A good number of the screenings likely will have standing-room only attendance in the City Library Auditorium. The Utah Short Film of The Year competition always packs the house on each of the three evening screenings.
Viewers also should take careful note of Horman’s sequencing in each program that takes the audience on a journey that plainly is inspired by the concept of transitions in seven variations. The categories for this year’s Fear No Film lineup are:
Personal Transitions:This screening explores how personal change is often dangerous, scary and thrilling.
Relationship Roles: These stories identify transitions occurring between friends, family and the strangers surrounding us.
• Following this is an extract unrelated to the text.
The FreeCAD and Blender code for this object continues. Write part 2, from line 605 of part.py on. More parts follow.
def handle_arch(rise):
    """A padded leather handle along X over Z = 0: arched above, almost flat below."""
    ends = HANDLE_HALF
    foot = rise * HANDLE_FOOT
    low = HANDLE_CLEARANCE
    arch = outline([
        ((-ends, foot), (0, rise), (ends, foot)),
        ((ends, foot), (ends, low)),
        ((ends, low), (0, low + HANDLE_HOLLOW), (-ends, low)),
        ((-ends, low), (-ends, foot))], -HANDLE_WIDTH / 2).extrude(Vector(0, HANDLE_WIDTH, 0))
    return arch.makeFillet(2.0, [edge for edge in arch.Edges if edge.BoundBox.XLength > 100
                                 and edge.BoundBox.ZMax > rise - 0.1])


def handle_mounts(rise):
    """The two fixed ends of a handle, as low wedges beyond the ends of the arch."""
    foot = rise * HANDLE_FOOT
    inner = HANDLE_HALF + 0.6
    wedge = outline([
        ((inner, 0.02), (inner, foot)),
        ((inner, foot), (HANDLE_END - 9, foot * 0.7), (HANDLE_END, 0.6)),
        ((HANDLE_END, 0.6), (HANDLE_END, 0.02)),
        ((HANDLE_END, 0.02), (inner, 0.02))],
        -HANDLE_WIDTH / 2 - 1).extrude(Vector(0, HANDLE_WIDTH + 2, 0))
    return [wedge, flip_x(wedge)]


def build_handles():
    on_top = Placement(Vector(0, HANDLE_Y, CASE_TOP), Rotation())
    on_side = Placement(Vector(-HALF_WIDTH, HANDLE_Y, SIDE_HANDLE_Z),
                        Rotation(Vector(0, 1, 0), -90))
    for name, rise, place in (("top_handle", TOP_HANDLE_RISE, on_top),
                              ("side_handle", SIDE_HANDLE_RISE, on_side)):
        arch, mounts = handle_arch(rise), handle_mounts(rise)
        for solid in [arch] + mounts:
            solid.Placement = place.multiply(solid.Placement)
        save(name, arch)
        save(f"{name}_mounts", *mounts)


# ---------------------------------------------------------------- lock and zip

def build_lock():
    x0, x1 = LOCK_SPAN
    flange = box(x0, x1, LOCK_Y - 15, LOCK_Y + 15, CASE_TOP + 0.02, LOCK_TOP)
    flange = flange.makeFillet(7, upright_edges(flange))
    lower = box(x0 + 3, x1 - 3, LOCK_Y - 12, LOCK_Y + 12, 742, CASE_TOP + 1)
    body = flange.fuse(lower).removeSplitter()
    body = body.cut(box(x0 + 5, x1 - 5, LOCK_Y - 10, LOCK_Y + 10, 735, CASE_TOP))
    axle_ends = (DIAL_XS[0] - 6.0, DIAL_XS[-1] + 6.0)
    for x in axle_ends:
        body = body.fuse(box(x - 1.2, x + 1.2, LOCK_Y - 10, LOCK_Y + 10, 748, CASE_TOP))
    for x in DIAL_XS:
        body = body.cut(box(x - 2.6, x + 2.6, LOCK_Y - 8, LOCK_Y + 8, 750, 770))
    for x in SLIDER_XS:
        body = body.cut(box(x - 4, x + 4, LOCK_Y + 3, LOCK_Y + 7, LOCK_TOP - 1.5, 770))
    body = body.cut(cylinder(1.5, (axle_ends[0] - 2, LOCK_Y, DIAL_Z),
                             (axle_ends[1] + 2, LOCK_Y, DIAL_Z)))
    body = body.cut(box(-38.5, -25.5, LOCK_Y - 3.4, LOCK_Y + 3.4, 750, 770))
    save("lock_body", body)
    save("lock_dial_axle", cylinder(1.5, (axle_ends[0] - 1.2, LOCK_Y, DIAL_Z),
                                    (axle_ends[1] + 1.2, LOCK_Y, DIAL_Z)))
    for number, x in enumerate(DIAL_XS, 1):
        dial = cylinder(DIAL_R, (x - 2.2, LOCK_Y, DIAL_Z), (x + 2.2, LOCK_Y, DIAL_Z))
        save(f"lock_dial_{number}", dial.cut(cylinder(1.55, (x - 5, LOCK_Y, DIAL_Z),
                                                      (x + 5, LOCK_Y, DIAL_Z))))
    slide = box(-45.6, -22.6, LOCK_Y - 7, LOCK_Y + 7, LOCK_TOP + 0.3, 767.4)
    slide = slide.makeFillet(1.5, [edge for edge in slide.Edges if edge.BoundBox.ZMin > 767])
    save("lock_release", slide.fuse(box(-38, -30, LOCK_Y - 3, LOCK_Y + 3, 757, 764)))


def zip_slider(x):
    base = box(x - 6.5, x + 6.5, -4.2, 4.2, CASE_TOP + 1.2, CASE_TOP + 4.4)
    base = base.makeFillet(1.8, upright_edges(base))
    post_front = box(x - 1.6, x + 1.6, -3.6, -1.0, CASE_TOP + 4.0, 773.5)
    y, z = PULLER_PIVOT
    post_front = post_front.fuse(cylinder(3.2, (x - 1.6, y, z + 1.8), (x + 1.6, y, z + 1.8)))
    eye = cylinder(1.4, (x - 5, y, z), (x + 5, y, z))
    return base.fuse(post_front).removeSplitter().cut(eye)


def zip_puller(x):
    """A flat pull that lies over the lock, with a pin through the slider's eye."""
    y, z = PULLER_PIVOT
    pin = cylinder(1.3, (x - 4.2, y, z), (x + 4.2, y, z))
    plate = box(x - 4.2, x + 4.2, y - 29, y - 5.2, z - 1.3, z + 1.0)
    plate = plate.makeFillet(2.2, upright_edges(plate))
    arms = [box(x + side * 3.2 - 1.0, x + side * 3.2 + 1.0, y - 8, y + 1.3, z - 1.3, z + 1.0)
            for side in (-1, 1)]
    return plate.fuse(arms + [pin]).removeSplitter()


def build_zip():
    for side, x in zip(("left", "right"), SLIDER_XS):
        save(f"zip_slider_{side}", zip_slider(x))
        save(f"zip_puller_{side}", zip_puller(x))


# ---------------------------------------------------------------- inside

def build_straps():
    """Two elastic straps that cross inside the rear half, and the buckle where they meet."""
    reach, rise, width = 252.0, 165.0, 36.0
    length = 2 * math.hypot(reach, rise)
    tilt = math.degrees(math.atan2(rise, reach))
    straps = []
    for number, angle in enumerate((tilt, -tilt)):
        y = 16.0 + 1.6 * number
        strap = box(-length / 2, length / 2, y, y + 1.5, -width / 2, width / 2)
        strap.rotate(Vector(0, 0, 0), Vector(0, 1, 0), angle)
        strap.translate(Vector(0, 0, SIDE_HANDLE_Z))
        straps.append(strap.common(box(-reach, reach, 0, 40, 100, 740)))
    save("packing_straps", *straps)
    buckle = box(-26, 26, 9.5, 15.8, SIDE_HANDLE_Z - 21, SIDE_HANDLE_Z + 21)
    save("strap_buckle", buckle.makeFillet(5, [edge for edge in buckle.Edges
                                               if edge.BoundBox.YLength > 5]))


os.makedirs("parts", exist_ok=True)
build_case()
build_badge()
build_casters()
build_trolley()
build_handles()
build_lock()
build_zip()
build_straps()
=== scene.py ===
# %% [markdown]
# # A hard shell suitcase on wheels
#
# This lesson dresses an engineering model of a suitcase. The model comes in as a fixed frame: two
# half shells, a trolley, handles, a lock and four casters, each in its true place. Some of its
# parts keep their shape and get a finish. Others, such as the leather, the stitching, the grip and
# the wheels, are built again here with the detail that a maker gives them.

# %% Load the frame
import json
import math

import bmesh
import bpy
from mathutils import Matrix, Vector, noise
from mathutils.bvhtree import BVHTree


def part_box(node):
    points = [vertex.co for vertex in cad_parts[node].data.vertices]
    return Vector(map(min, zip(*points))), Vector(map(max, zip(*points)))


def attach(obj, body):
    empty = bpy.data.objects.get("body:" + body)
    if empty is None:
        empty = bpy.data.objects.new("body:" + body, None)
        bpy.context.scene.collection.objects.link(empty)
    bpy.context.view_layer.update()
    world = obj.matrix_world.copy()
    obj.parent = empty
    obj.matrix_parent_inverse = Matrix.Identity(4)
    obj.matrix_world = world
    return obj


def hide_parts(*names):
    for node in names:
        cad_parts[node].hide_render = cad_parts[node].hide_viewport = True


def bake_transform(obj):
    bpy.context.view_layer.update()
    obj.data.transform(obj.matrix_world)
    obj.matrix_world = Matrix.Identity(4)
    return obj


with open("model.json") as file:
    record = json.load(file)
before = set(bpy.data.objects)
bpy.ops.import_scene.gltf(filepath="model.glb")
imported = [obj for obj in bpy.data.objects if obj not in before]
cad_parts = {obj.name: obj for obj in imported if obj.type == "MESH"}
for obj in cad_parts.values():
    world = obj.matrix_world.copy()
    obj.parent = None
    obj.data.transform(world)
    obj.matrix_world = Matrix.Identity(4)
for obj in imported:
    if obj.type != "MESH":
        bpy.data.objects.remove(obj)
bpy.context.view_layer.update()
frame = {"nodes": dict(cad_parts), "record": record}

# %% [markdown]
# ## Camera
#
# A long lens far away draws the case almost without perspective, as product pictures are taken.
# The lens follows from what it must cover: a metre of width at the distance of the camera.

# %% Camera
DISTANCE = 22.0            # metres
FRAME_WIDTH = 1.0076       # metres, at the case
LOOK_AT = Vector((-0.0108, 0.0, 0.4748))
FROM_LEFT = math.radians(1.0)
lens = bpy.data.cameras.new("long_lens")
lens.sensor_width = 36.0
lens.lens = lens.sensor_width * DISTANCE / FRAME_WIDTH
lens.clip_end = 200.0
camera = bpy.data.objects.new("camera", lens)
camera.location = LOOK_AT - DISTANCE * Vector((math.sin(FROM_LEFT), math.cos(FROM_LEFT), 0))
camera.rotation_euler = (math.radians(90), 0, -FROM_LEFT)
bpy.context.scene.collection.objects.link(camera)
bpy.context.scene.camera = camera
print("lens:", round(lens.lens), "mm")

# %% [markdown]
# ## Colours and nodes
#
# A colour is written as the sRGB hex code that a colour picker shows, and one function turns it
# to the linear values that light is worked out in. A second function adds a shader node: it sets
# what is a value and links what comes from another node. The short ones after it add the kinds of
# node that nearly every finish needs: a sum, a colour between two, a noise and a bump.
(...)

Our Ability to Adapt: In the 21st century, rigidity leaves us behind. These films examine the trickiness, limits and dangers of change.
Coping Mechanisms: This program explores a wide range of ways we each cope with transition.
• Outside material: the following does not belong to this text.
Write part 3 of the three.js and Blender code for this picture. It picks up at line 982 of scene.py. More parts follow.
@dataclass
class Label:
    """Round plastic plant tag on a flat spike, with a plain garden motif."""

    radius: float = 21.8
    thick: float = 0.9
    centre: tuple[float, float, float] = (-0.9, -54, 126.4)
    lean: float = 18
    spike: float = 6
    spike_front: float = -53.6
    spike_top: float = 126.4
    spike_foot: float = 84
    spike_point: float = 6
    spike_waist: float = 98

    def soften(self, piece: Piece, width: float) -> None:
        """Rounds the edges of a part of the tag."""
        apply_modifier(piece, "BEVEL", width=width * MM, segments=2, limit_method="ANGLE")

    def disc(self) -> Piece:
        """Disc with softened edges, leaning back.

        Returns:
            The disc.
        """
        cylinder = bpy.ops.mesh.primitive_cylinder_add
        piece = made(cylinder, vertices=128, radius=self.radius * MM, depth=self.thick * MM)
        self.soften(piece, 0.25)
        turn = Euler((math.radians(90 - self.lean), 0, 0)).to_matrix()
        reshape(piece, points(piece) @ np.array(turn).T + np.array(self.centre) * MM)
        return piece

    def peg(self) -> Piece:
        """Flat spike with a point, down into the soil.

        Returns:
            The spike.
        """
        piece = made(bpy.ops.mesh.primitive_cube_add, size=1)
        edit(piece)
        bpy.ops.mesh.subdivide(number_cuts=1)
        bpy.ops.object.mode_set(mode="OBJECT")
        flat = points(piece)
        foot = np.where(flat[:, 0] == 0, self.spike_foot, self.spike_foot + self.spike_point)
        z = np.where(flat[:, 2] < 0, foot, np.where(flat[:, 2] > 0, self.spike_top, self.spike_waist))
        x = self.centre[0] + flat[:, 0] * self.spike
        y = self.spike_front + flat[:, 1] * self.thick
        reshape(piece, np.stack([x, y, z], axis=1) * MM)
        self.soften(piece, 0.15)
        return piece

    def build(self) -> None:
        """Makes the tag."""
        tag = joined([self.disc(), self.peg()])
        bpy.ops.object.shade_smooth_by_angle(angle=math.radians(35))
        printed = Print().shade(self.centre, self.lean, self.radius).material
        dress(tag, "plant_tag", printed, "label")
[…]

The World Is Changing: From the abstract to the elegantly simple, these films demonstrate how the world is changing.
Transitions from Imagination to Delusion: This screening showcases the stories along the borders between creativity and delusion.
Transitions from Wounds to Healed Scars: This program traverses the hatred of someone you don’t know, to personal healing and the everlasting strength of scars.
Festival screenings for all seven categories, which last approximately an hour, will begin on the first day of the festival (June 23) and continue through the last day on June 26. Showings occur every two hours. All screenings with the exception of the kids programs are screened in the City Library auditorium.
Entries for the Utah Short Film of the Year competition (see accompanying article), with a running time of a little more than 65 minutes, will be screened June 23, 24 and 25 at 8 p.m. For more information about screening times and the schedule of when short films will be aired, go here.
Horman advises that many of the screenings will include films with mature content so parental guidance is strongly advised.